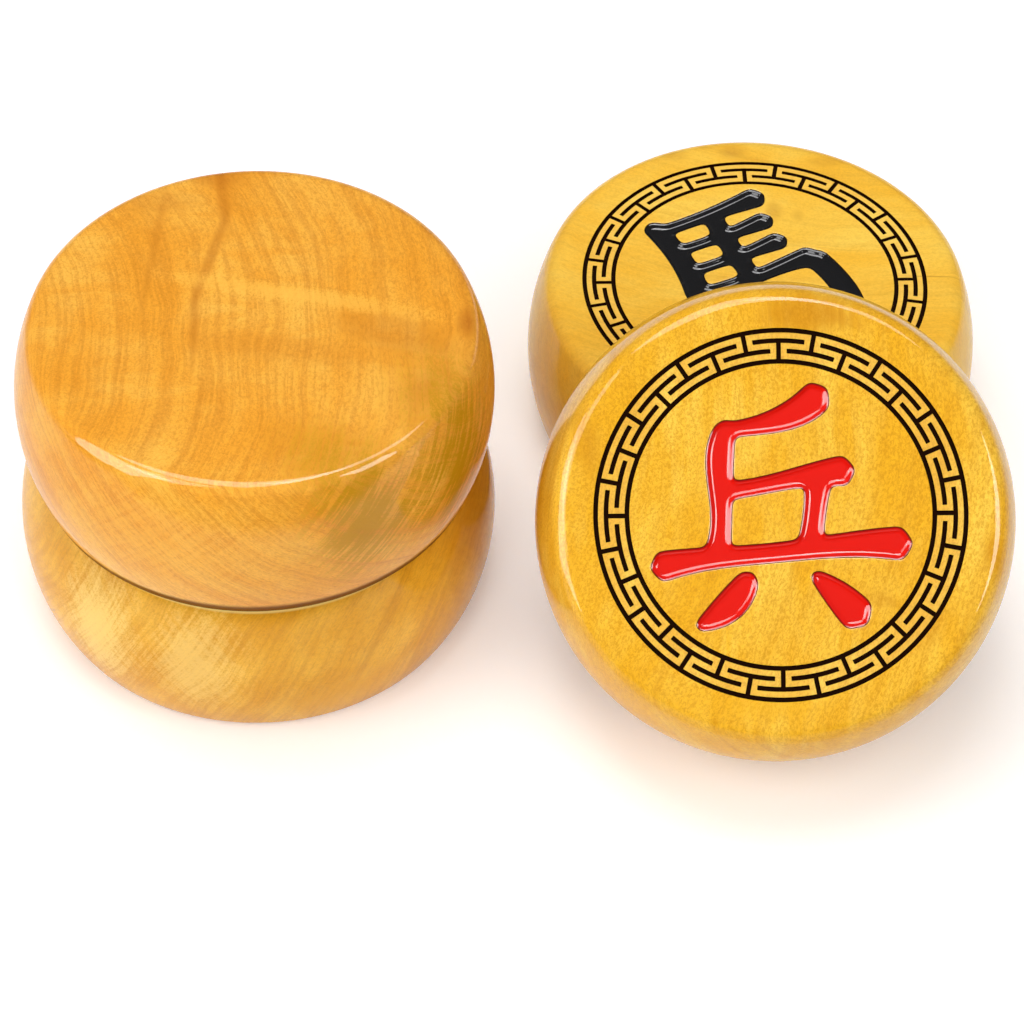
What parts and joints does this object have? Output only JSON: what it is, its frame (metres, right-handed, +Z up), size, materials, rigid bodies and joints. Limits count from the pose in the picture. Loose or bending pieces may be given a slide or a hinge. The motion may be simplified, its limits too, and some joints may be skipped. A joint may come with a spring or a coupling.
{
  "type": "xiangqi piece set",
  "caption": "Drum-shaped lacquered wooden xiangqi pieces with a burnt meander ring and an enamelled rank mark: a stack, a piece lying flat and a piece leaning on it.",
  "frame": {"origin": "centre of the flat underside of the stack's lower piece, on the surface that the set stands on", "axes": "+Z up; +X to the right, from the stack towards the lying piece; +Y to the back, so the leaning piece shows its face towards -Y"},
  "size_m": [0.1264, 0.1035, 0.052],
  "materials": {
    "lacquered_wood": "golden close-grained wood under clear high-gloss lacquer, with a ring of burnt lines",
    "red_enamel": "thick glossy enamel, poured into the carved mark",
    "black_enamel": "thick glossy enamel, poured into the carved mark"
  },
  "bodies": {
    "bottom_piece": {"bottom_piece_mark": "red_enamel", "bottom_piece_mark_left_foot": "red_enamel", "bottom_piece_mark_right_foot": "red_enamel", "bottom_piece_wood": "lacquered_wood"},
    "top_piece": {"top_piece_mark": "black_enamel", "top_piece_mark_first_dot": "black_enamel", "top_piece_mark_fourth_dot": "black_enamel", "top_piece_mark_second_dot": "black_enamel", "top_piece_mark_third_dot": "black_enamel", "top_piece_wood": "lacquered_wood"},
    "back_piece": {"back_piece_mark": "black_enamel", "back_piece_mark_first_dot": "black_enamel", "back_piece_mark_fourth_dot": "black_enamel", "back_piece_mark_second_dot": "black_enamel", "back_piece_mark_third_dot": "black_enamel", "back_piece_wood": "lacquered_wood"},
    "leaning_piece": {"leaning_piece_mark": "red_enamel", "leaning_piece_mark_left_foot": "red_enamel", "leaning_piece_mark_right_foot": "red_enamel", "leaning_piece_wood": "lacquered_wood"}
  },
  "joints": [
    {"name": "top_piece_lift", "type": "slide", "parent": "bottom_piece", "child": "top_piece", "axis": [0, 0, 1], "range_m": [0, 0.06]},
    {"name": "back_piece_slide", "type": "slide", "parent": "bottom_piece", "child": "back_piece", "axis": [0, 1, 0], "range_m": [0, 0.05]},
    {"name": "leaning_piece_lift", "type": "slide", "parent": "bottom_piece", "child": "leaning_piece", "axis": [0, -0.6074, 0.7944], "range_m": [0, 0.04]}
  ]
}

--------------------------------------------------

◆ Exercise instructions:
Restate the data above word for word, please.

◆ Solution to this task:
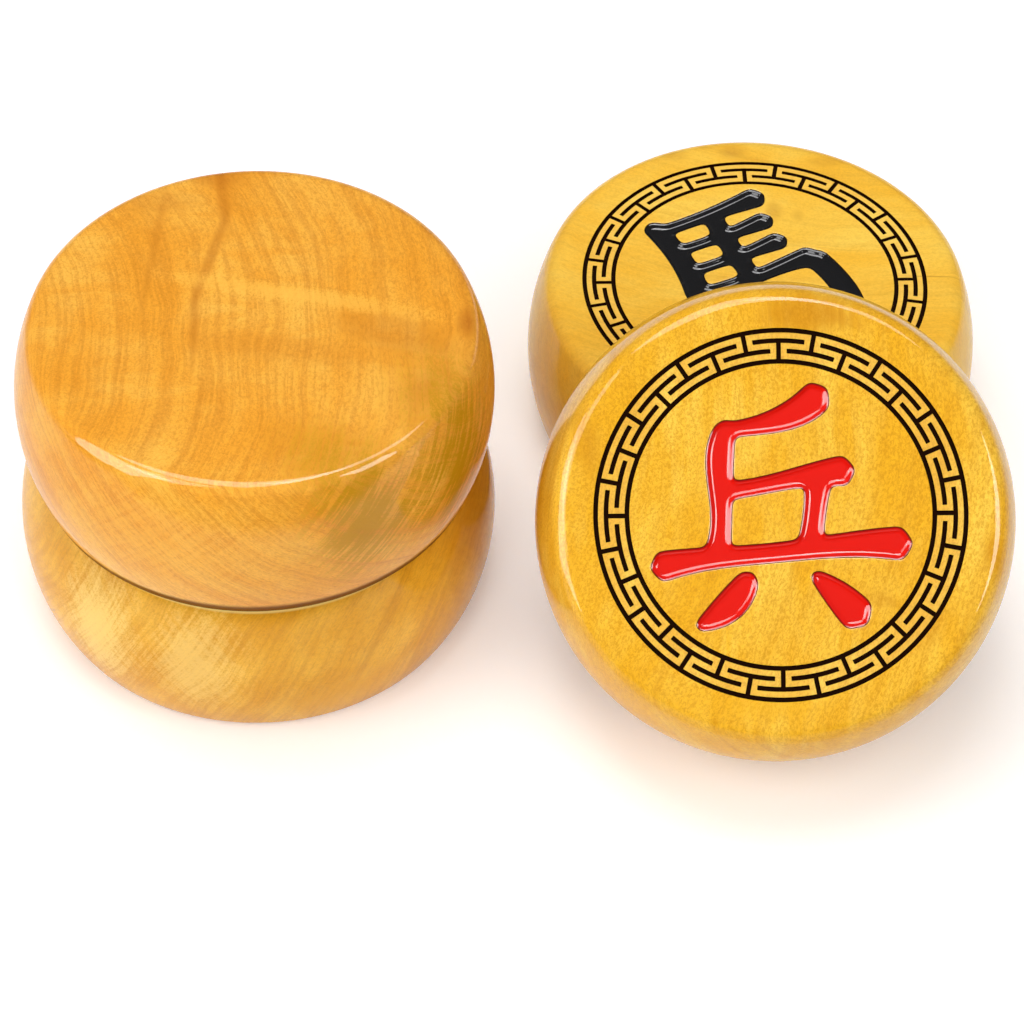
What parts and joints does this object have? Output only JSON: what it is, its frame (metres, right-handed, +Z up), size, materials, rigid bodies and joints. Limits count from the pose in the picture. Loose or bending pieces may be given a slide or a hinge. The motion may be simplified, its limits too, and some joints may be skipped. A joint may come with a spring or a coupling.
{
  "type": "xiangqi piece set",
  "caption": "Drum-shaped lacquered wooden xiangqi pieces with a burnt meander ring and an enamelled rank mark: a stack, a piece lying flat and a piece leaning on it.",
  "frame": {"origin": "centre of the flat underside of the stack's lower piece, on the surface that the set stands on", "axes": "+Z up; +X to the right, from the stack towards the lying piece; +Y to the back, so the leaning piece shows its face towards -Y"},
  "size_m": [0.1264, 0.1035, 0.052],
  "materials": {
    "lacquered_wood": "golden close-grained wood under clear high-gloss lacquer, with a ring of burnt lines",
    "red_enamel": "thick glossy enamel, poured into the carved mark",
    "black_enamel": "thick glossy enamel, poured into the carved mark"
  },
  "bodies": {
    "bottom_piece": {"bottom_piece_mark": "red_enamel", "bottom_piece_mark_left_foot": "red_enamel", "bottom_piece_mark_right_foot": "red_enamel", "bottom_piece_wood": "lacquered_wood"},
    "top_piece": {"top_piece_mark": "black_enamel", "top_piece_mark_first_dot": "black_enamel", "top_piece_mark_fourth_dot": "black_enamel", "top_piece_mark_second_dot": "black_enamel", "top_piece_mark_third_dot": "black_enamel", "top_piece_wood": "lacquered_wood"},
    "back_piece": {"back_piece_mark": "black_enamel", "back_piece_mark_first_dot": "black_enamel", "back_piece_mark_fourth_dot": "black_enamel", "back_piece_mark_second_dot": "black_enamel", "back_piece_mark_third_dot": "black_enamel", "back_piece_wood": "lacquered_wood"},
    "leaning_piece": {"leaning_piece_mark": "red_enamel", "leaning_piece_mark_left_foot": "red_enamel", "leaning_piece_mark_right_foot": "red_enamel", "leaning_piece_wood": "lacquered_wood"}
  },
  "joints": [
    {"name": "top_piece_lift", "type": "slide", "parent": "bottom_piece", "child": "top_piece", "axis": [0, 0, 1], "range_m": [0, 0.06]},
    {"name": "back_piece_slide", "type": "slide", "parent": "bottom_piece", "child": "back_piece", "axis": [0, 1, 0], "range_m": [0, 0.05]},
    {"name": "leaning_piece_lift", "type": "slide", "parent": "bottom_piece", "child": "leaning_piece", "axis": [0, -0.6074, 0.7944], "range_m": [0, 0.04]}
  ]
}